EXCERPTED DATA:
=-=-=-=-=

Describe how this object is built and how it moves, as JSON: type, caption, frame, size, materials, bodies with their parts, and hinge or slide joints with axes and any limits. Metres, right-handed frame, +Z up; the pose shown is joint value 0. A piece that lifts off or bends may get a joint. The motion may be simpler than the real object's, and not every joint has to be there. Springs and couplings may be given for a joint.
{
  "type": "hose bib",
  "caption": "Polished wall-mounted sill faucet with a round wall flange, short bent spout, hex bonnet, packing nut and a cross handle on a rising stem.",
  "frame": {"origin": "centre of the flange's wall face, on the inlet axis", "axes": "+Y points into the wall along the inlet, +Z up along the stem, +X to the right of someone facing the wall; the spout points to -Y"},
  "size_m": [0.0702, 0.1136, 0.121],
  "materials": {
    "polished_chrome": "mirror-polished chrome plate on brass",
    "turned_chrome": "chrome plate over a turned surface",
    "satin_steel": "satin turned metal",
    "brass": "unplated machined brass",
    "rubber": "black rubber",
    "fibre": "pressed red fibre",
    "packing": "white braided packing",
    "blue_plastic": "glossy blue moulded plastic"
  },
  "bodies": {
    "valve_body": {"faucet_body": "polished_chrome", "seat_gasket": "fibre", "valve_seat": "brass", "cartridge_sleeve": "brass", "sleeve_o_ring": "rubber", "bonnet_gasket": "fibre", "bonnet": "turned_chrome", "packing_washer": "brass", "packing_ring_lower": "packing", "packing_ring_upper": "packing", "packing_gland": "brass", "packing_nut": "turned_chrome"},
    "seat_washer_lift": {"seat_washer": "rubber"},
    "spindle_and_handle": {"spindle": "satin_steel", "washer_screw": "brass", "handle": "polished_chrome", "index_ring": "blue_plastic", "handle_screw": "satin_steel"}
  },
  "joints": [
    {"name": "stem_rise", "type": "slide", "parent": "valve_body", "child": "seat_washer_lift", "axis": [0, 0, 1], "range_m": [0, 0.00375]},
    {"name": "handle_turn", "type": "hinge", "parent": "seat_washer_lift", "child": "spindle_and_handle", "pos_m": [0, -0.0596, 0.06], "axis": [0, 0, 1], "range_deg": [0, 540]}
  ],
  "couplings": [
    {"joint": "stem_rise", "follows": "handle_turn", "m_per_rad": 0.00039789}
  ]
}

=-=-=-=-=

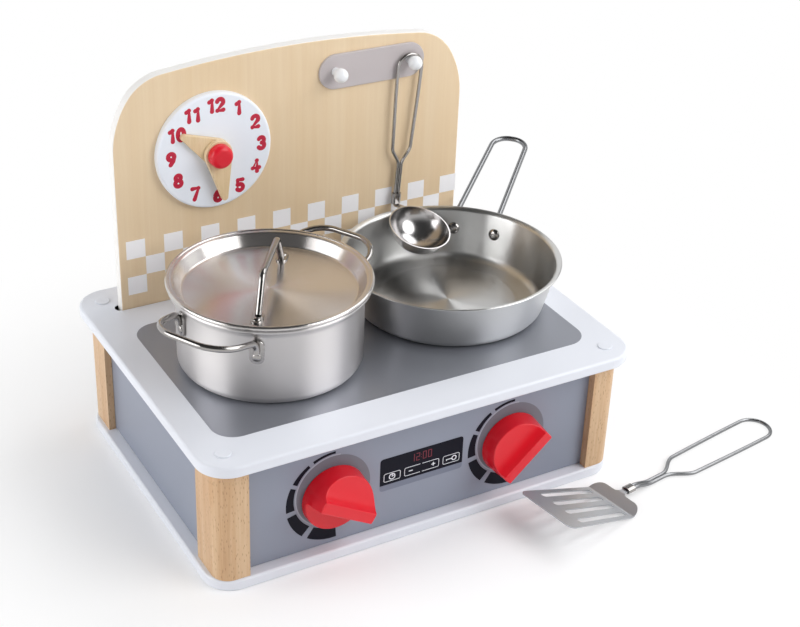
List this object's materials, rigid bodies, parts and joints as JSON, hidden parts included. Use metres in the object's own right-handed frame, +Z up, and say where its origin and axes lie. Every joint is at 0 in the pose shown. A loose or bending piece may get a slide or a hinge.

=-=-=-=-=

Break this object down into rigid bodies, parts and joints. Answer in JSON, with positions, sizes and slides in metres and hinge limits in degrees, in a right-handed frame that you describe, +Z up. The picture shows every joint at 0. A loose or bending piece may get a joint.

=-=-=-=-=

Copy each line containing the word "limits" from the data.

Describe how this object is built and how it moves, as JSON: type, caption, frame, size, materials, bodies with their parts, and hinge or slide joints with axes and any limits. Metres, right-handed frame, +Z up; the pose shown is joint value 0. A piece that lifts off or bends may get a joint. The motion may be simpler than the real object's, and not every joint has to be there. Springs and couplings may be given for a joint.
Break this object down into rigid bodies, parts and joints. Answer in JSON, with positions, sizes and slides in metres and hinge limits in degrees, in a right-handed frame that you describe, +Z up. The picture shows every joint at 0. A loose or bending piece may get a joint.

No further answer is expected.